En réalité, chaque lien sur la plateforme menait à une page du site DL Protect, et c’est sur cette dernière que les internautes trouvaient le fameux lien vers l’hébergeur. Or si Google cachait DL Protect de ses résultats, il ne pouvait pas en faire autant de Zone Téléchargement. Donc l’internaute gardait l’accès aux contenus illégaux, quoiqu’en pensent les moteurs de recherche.
Une idée simple mais géniale qui a permis au site de prospérer sans jamais se voir déréférencé par Google, Bing, Yahoo etc. Et l’entreprise était intelligente : avec deux composants, elle démultipliait ainsi ses profits. Car les deux services étaient évidemment tenus par la même poignée de responsables.
Des Kim Dotcom à la française
Ce duo ingénieux avait donc de beaux jours devant lui. Le classement Alexa considère que Zone Téléchargement était ainsi le dixième site le plus visité en France, et à quelques marches derrière, on retrouve sur le même classement DL Protect en dix-neuvième place. Deux plateformes qui doublaient les revenus publicitaires de leurs propriétaires.
Et la prospérité de l’affaire était assurée par un catalogue toujours à jour et très complet. L’enquête montre que le réseau était en possession de plus de 2,5 millions de liens vers du contenu illégal : la SACEM compte par exemple plus de 1 500 albums de musique ainsi mis à disposition. Mais en dehors des derniers disques des charts, le business avait bien des facettes : les derniers films à peine sortis en DVD, des séries TV en VOSTFR et VF souvent jamais sorties en France, mais aussi des logiciels, des jeux vidéo etc.
le chiffre d’affaires annuel de Zone Téléchargement s’élevait à plus de 1,5 million d’euros
La petite PME du piratage avait donc tout pour réussir et l’argent coulait à flots, l’enquête montre, elle aussi, des chiffres extraordinaires pour le site : 254 millions de pages vues pour 7,1 millions de visiteurs uniques tous les mois. Or Zone Téléchargement ne s’inquiétait pas de s’associer à des régies publicitaires peu scrupuleuses ou pornographiques, le public venait et cliquait suffisamment pour que cette petite mafia du web affiche des revenus qui dépassent rapidement les espoirs de n’importe quel pirate du net français. Une source proche de l’enquête nous indique ainsi que le chiffre d’affaires annuel de Zone Téléchargement s’élevait à plus de 1,5 million d’euros.

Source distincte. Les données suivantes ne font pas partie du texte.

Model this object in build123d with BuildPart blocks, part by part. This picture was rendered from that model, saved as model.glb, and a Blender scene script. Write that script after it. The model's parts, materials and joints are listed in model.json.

Une mine d’or pour une entreprise qui n’avait finalement que peu de frais. Mais la stratégie de ses créateurs pour faire fructifier leur poule aux œufs d’or pirate ne s’arrêtait pas à un simple duo de site. Les ingénieux responsables avaient également mis en place une mécanique de blanchiment de l’argent gagné qui leur permettait d’échapper à l’impôt et aux autorités qui auraient pu s’inquiéter d’un tel profit.
Chaque centime réalisé sur la plateforme allait des poches des régies publicitaires directement vers des comptes off-shore. L’enquête en a trouvé à Malte, Chypre et au Belize. Un attirail financier digne des grands fraudeurs du fisc français qui permettait jusque-là aux créateurs d’être à l’abri du besoin tout en déjouant le regard de l’État et l’impôt.
Un attirail financier digne des grands fraudeurs du fisc français
À la tête de cette petite entreprise, on trouve deux responsables : l’un a été interpellé hier en Andorre où ils ont tout deux élu domicile et l’autre en France. Entre les serveurs domiciliés en Islande et en Allemagne, et les multiples domiciles des pirates, la gendarmerie française a fait appel à des commissions rogatoires internationales pour mettre fin au réseau tentaculaire de ces Kim Dotcom à la française.
La fin d’un business juteux
C’est ce mandat international qui a permis de déconnecter des serveurs en Allemagne et en Islande ainsi mais qui a aussi permis d’interpeller les responsables répartis entre la France et la principauté d’Andorre. Enfin, il a permis d’organiser une saisie d’un faramineux butin amassé durant des années de piraterie numérique. Nos sources confirment que les enquêteurs ont mis la main sur des voitures de luxe, des résidences secondaires, des comptes bancaires au quatre coins du monde — un capital bien gardé par ces professionnels du crime en ligne.
Cette vaste enquête qui a débuté dans les bureaux provinciaux de la gendarmerie toulousaine, et du côté du C3N, la police du web, aura finalement réuni des dizaines d’unités des forces de l’ordre pour parvenir à démanteler un site web et ses ramifications, laissant apercevoir un vaste montage financier et numérique.
Une petite entreprise qui n’avait seulement pas prévu que la patience des gendarmes paye un jour.